=== TASK TO COMPLETE ===
What lies from the line containing "Continue the three.js" through the line containing "sole: plate, side"? Print exactly those lines, with both ends, and no others.

-- start of INPUT FOR THIS TASK --

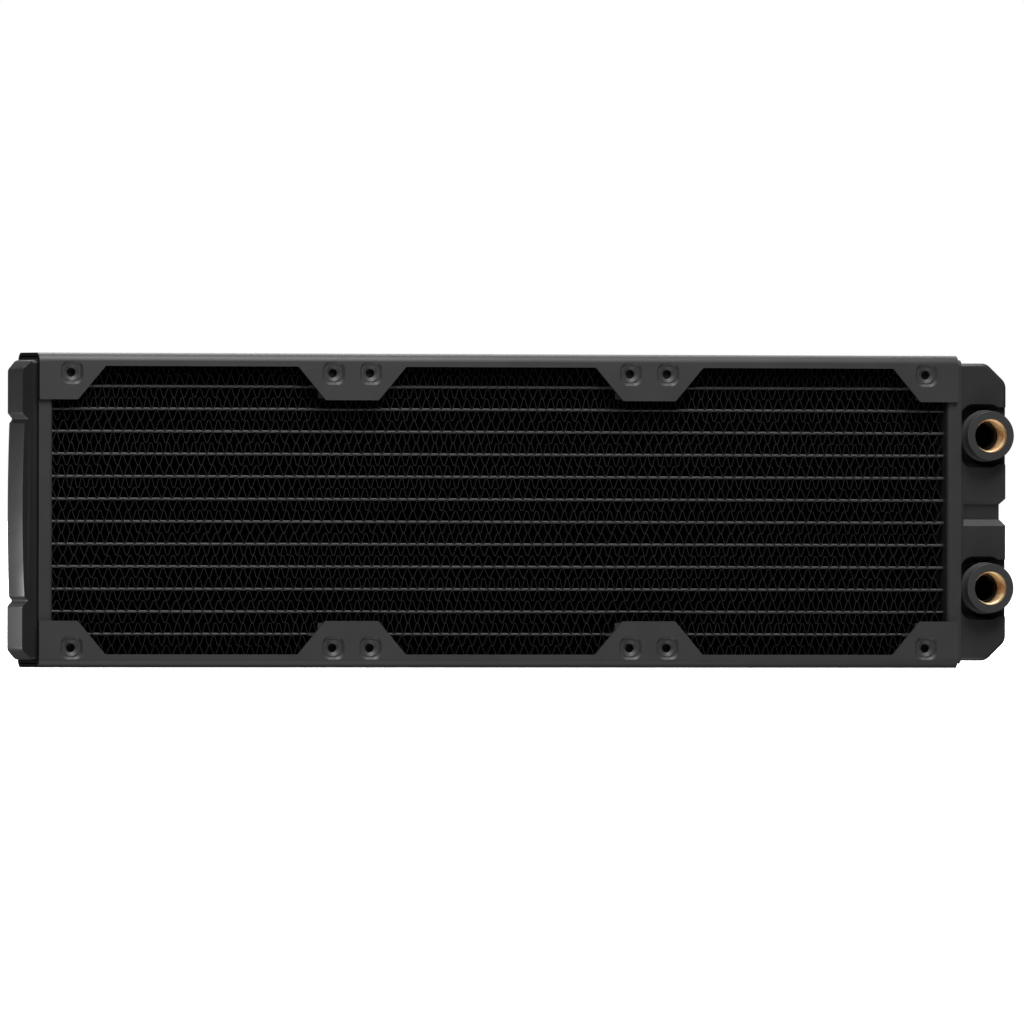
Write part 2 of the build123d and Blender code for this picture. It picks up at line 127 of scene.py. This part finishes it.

-- end of INPUT FOR THIS TASK --
-- start of INPUT FOR THIS TASK --

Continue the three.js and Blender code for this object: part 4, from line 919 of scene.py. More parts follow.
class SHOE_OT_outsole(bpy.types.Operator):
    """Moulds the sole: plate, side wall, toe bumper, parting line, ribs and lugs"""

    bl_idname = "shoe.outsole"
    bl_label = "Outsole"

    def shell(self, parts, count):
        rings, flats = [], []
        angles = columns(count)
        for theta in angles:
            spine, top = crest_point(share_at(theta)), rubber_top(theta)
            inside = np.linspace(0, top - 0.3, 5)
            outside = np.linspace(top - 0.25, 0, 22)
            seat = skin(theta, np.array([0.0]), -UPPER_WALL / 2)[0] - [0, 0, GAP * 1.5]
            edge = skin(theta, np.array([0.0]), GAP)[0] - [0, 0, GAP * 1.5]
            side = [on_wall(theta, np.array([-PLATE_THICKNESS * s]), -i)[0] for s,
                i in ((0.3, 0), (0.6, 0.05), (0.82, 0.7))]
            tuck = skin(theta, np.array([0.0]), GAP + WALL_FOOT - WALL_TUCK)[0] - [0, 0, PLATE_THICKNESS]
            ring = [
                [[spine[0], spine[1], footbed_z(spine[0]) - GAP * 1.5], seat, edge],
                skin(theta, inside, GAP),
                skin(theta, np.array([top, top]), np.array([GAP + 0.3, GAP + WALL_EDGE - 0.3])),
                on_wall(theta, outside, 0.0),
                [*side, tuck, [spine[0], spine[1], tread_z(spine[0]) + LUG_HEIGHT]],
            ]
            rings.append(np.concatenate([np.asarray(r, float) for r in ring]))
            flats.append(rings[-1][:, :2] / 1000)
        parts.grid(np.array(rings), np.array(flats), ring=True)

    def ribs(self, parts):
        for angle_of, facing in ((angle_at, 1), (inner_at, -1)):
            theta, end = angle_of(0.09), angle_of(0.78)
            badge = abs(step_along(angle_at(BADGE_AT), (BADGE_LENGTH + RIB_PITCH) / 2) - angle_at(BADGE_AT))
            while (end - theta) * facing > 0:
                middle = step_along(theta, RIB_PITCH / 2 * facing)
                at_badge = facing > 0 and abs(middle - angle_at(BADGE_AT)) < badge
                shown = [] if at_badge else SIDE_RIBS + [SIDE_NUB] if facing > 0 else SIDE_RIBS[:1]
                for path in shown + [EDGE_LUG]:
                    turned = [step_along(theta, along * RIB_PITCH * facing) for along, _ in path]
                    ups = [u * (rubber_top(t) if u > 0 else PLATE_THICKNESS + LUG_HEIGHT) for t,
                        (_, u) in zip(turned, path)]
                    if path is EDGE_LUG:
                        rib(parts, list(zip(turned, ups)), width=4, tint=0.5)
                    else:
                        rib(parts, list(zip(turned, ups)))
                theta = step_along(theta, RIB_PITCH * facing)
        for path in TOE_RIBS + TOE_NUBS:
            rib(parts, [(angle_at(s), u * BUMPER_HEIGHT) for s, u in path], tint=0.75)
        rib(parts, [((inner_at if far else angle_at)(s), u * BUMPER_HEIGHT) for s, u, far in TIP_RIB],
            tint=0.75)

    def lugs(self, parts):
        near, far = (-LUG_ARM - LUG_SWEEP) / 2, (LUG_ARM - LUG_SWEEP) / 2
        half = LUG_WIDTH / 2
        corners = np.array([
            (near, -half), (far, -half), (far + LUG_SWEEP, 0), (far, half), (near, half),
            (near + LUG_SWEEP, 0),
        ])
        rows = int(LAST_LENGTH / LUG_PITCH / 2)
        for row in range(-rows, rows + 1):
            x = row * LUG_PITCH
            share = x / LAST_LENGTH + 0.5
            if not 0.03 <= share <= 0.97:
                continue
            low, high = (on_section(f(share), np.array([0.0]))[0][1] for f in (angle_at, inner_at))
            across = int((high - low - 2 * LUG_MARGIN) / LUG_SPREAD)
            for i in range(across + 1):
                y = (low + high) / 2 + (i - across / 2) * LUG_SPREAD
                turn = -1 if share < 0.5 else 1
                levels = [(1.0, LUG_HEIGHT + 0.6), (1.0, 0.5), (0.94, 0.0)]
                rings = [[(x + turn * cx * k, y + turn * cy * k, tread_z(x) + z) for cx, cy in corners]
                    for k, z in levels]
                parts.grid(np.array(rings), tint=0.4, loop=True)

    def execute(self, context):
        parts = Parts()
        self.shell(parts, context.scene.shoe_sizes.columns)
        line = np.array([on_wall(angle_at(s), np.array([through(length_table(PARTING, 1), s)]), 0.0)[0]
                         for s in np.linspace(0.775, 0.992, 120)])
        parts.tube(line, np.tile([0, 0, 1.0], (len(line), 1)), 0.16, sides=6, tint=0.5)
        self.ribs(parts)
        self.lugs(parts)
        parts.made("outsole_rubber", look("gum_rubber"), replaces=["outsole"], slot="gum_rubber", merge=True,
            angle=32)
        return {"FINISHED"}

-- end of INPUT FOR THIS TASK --

=== WRITTEN ANSWER ===
Continue the three.js and Blender code for this object: part 4, from line 919 of scene.py. More parts follow.
class SHOE_OT_outsole(bpy.types.Operator):
    """Moulds the sole: plate, side wall, toe bumper, parting line, ribs and lugs"""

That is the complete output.